Monitor task execution

Once the task has been created, the next step is to execute it. We recommend running a limited test before running the full task. You can do this by selecting Start with overriding options.

Under the Data transfer configuration section (Figure 8), choose Specific files and folders and configure a file or folder to be transferred. See the User Guide for more information on using filters.

Figure 8: Sample destination location configuration for HDFS to S3 migration

Once the task is done you can review the status and the details about the files transferred, the task performance, and the task duration as depicted in Figure 9. Detailed performance metric values are described in the user guide for monitoring AWS DataSync.

Task metrics

Figure 9: Task performance metrics

What can you do with your data in Amazon S3?
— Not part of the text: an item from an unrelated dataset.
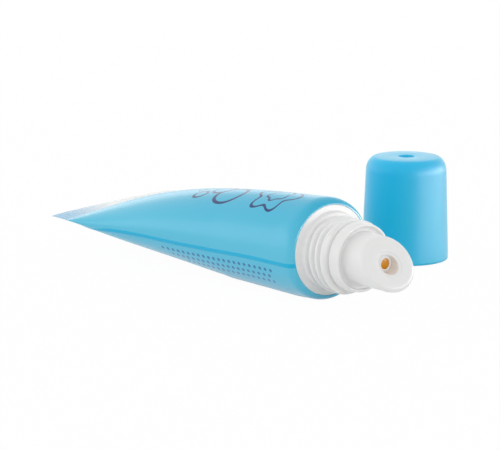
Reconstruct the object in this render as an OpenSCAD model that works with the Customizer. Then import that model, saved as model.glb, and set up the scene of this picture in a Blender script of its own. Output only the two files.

With your data in Amazon S3, you can start to use Apache Spark on Amazon EMR or AWS Glue Jobs to read data from Amazon S3, perform data transformations or data aggregations, and apply Machine Learning Models with Amazon EMR, AWS Glue, or Amazon SageMaker. To run queries on Amazon Athena, it is necessary to have tables in your Glue Catalog. To infer and create tables from data in Amazon S3, you can use AWS Glue Crawler and you can run data exploration queries using Amazon Athena.

Conclusion

In this blog, we’ve shown you how you can use AWS DataSync to quickly and securely copy data from your Hadoop cluster to an Amazon S3 bucket. You learned how to setup and configure AWS DataSync and how to gather required configuration information from your Hadoop cluster. Once your data is in Amazon S3, you can then use the rich analytics, machine learning, and data processing capabilities that AWS provides.

Many customers are embracing the benefits of the scalability, cost-efficiency, and increased capabilities of AWS Services. Give the procedure outlined in this post a try, and remember to consult the AWS DataSync User Guide to get the best result for your situation.